--- START OF DATA TO USE ---
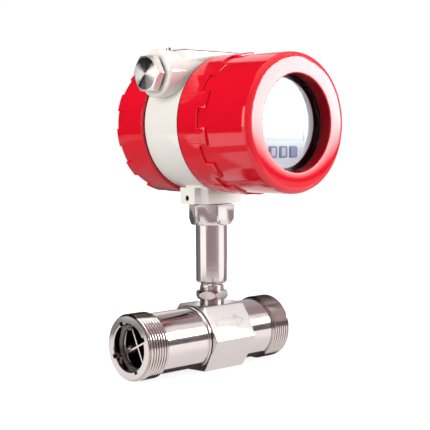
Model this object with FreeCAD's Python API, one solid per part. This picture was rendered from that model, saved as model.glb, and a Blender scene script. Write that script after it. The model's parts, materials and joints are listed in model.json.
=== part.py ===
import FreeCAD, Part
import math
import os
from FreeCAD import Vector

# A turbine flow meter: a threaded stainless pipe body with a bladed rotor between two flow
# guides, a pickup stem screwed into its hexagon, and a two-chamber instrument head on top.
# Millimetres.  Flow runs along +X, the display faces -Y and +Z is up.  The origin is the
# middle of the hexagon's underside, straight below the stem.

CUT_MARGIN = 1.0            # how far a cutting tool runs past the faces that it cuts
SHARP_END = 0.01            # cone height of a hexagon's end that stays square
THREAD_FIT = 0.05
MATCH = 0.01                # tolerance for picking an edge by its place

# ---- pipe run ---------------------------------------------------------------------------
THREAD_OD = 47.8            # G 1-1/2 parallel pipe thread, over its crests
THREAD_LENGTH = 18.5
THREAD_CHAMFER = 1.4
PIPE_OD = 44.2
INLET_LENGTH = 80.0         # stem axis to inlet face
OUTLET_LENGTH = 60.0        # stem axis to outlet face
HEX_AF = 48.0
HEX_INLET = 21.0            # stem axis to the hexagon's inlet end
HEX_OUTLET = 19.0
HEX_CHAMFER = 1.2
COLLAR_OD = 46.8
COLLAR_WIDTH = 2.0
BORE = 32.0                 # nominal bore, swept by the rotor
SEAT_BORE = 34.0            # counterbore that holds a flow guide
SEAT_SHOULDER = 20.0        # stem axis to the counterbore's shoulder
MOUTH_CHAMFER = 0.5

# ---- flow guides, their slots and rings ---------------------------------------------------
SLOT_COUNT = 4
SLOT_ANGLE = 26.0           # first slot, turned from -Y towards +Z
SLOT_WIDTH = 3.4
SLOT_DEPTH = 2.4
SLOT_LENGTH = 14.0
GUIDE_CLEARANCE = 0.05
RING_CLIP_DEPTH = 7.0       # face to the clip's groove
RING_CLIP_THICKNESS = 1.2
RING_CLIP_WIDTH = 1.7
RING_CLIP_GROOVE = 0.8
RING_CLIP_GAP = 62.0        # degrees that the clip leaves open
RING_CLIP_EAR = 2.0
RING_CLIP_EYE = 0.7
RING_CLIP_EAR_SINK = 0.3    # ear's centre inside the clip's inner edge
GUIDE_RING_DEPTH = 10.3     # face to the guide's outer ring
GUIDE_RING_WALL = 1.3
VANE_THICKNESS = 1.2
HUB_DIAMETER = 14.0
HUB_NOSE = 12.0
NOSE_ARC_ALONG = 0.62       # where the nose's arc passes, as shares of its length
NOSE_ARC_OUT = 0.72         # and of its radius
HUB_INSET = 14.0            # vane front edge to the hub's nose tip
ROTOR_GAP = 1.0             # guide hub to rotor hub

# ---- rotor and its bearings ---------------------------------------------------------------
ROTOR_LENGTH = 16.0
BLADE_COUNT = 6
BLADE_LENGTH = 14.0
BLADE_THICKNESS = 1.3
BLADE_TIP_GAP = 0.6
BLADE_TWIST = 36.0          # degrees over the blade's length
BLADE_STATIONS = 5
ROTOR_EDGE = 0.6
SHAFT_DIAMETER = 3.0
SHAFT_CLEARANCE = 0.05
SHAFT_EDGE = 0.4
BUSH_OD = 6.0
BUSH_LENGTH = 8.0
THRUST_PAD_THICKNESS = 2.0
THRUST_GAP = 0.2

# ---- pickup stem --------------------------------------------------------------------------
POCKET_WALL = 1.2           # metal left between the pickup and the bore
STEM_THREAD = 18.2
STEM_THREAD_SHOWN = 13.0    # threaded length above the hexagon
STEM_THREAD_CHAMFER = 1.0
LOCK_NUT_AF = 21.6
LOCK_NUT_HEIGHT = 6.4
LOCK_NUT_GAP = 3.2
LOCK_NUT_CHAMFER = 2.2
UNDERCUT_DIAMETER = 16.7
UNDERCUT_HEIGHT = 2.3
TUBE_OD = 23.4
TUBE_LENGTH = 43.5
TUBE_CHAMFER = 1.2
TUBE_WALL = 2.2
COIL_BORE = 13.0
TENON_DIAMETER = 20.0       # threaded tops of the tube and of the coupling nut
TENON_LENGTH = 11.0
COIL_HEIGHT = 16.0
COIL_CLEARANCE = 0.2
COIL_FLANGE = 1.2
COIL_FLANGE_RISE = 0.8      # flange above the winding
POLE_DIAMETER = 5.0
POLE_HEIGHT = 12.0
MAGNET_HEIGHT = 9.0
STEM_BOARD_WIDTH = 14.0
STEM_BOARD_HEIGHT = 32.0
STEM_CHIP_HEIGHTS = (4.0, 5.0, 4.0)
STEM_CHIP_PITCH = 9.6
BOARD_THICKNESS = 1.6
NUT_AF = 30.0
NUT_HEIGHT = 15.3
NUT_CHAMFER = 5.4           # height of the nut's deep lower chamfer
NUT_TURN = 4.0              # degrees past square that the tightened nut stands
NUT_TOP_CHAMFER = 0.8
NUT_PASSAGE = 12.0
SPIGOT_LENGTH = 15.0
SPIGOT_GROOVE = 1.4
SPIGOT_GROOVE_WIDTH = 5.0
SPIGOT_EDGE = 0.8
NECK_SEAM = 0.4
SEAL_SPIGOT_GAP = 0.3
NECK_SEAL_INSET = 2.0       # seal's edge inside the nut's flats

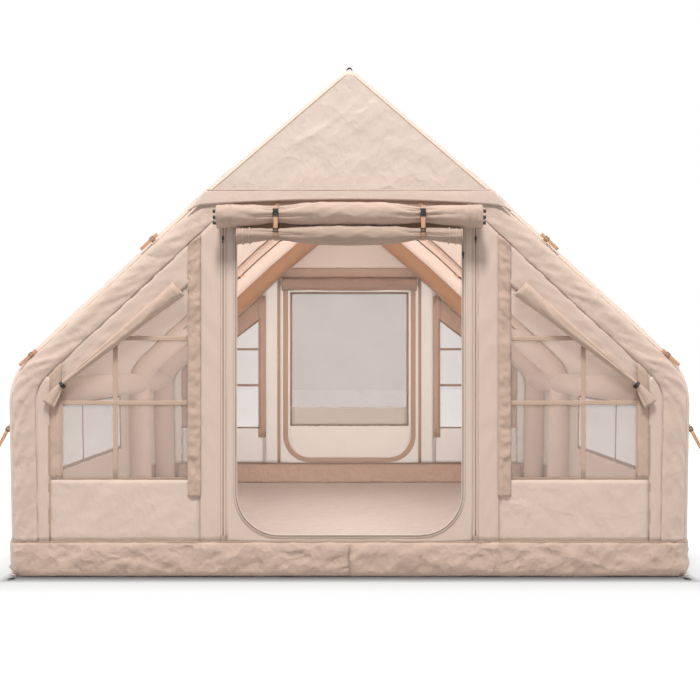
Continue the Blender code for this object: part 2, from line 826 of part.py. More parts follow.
--- END OF DATA TO USE ---
**THE PROBLEM**: Output, please, only the lines running from the start of the entries through the line that contains "from FreeCAD import Vector", including both of those lines.

**TASK ANSWER**:
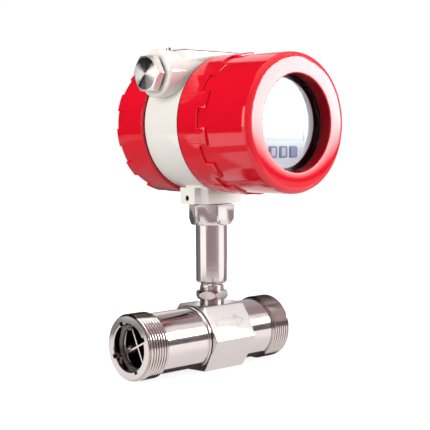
Model this object with FreeCAD's Python API, one solid per part. This picture was rendered from that model, saved as model.glb, and a Blender scene script. Write that script after it. The model's parts, materials and joints are listed in model.json.
=== part.py ===
import FreeCAD, Part
import math
import os
from FreeCAD import Vector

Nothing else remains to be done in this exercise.